Imagine a single musical note, just one, and then envision an instrument playing that note. Think about all the ways that note might differ from another that the same instrument can play. Volume is one difference. Almost all instruments can vary the volume of the notes they produce, and most instruments can also alter the tone, allowing you to produce bright, open sounds or darker, more closed ones.
I expect that the first variable you imagined was pitch. A musical instrument's ability to produce different pitches is nearly always its greatest strength. Pitch lets us sing melodies, strum chords, and create four-part barbershop-style harmony if that's what we want to do. But what exactly is pitch, and what are the ways it can be used, manipulated, and honed in any musical production to make each piece of music unique?
We tend to think about music as an arts subject, but when it comes to pitch, it helps to think in terms of science. You might have heard the term "A440," and you may even know that this is a specific pitch used by orchestras when tuning up before a concert or produced by a tuning fork. If you strike it against a surface to get it resonating, A440 refers to the note A and its fundamental frequency, which is 440 Hz. Hertz, abbreviated as Hz, means cycles per second and refers to how many times in one second a waveform shape is produced, or how many times it oscillates through a full cycle, equating to its pitch.
It doesn't matter whether the note is produced by a violin, a trumpet, a sawtooth wave, an electric drill, or even a tuned analog snare drum. If the fundamental frequency of a pitch oscillates 440 times per second, the note you'll hear is an A. So let's explore the term fundamental frequency.
This is the loudest, most recognizable pitch within any sound. If you can sing back a note that someone sings to you, that is the product of your brain latching onto a fundamental frequency, hearing it as the loudest portion of the note, and then your vocal cords reproducing it. When I say the loudest portion, I mean that pitch is complicated. In addition to hearing the fundamental frequency, whenever we hear a note being played, we also hear a multitude of harmonics or overtones triggered on top of that fundamental frequency.
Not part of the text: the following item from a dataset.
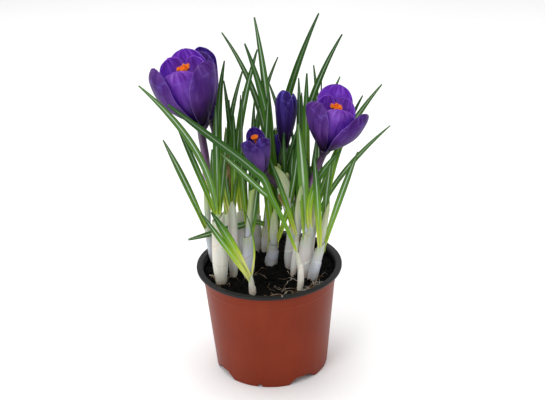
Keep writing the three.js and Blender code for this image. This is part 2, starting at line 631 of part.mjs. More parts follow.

Imagine a piano, a violin, and a trumpet all playing the same note, which we might call A clearly. The pitch of those notes is the same in all three instruments, yet violins, trumpets, and pianos sound very different. That's because the harmonics, triggered by those instruments, are different. One instrument might have more harmonics, for example, or the volume of those harmonics might differ from the harmonics of another instrument.